TO BE DONE: Collect each line of the entries that holds the string "scene".

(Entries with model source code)
──────────────────────────────
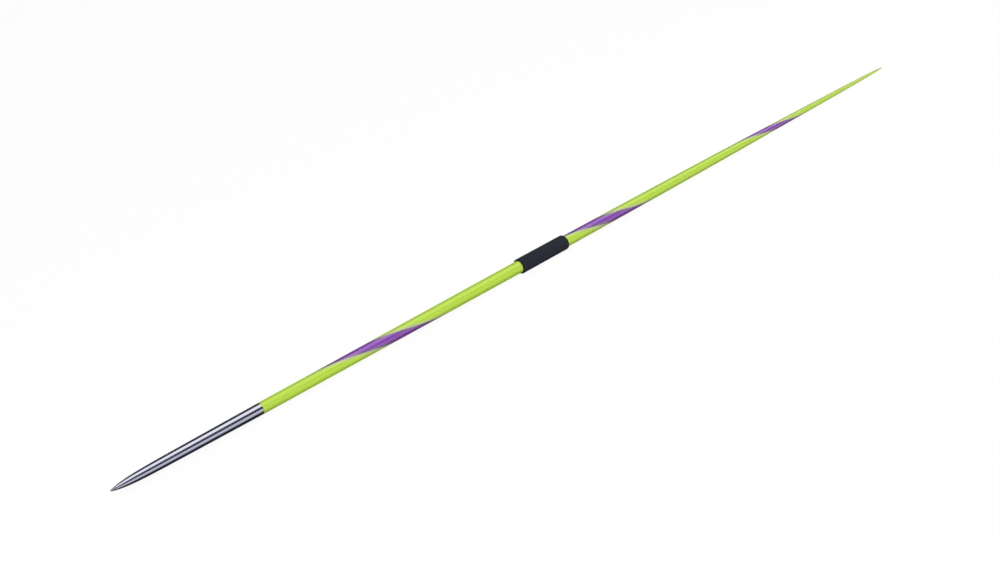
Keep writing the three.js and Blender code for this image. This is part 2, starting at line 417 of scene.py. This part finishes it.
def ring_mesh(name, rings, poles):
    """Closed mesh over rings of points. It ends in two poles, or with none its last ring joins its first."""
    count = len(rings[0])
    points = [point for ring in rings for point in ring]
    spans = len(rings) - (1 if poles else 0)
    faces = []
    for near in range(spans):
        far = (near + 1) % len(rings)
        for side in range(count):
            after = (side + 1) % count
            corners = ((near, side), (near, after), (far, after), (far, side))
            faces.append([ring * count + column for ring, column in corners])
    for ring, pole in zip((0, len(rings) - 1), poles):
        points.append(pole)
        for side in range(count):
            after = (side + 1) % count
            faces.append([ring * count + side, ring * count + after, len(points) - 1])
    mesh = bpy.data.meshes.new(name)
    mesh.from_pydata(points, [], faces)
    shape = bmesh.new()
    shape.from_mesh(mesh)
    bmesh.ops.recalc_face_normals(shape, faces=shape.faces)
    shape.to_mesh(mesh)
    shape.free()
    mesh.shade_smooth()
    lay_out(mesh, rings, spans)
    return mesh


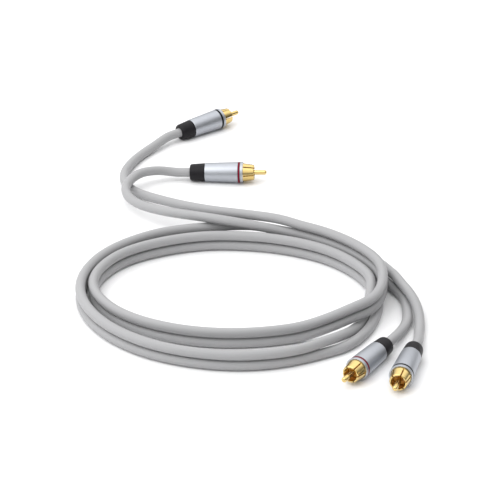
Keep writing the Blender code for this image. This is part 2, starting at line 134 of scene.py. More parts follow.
──────────────────────────────
WRITTEN REPLY:
Keep writing the three.js and Blender code for this image. This is part 2, starting at line 417 of scene.py. This part finishes it.
Keep writing the Blender code for this image. This is part 2, starting at line 134 of scene.py. More parts follow.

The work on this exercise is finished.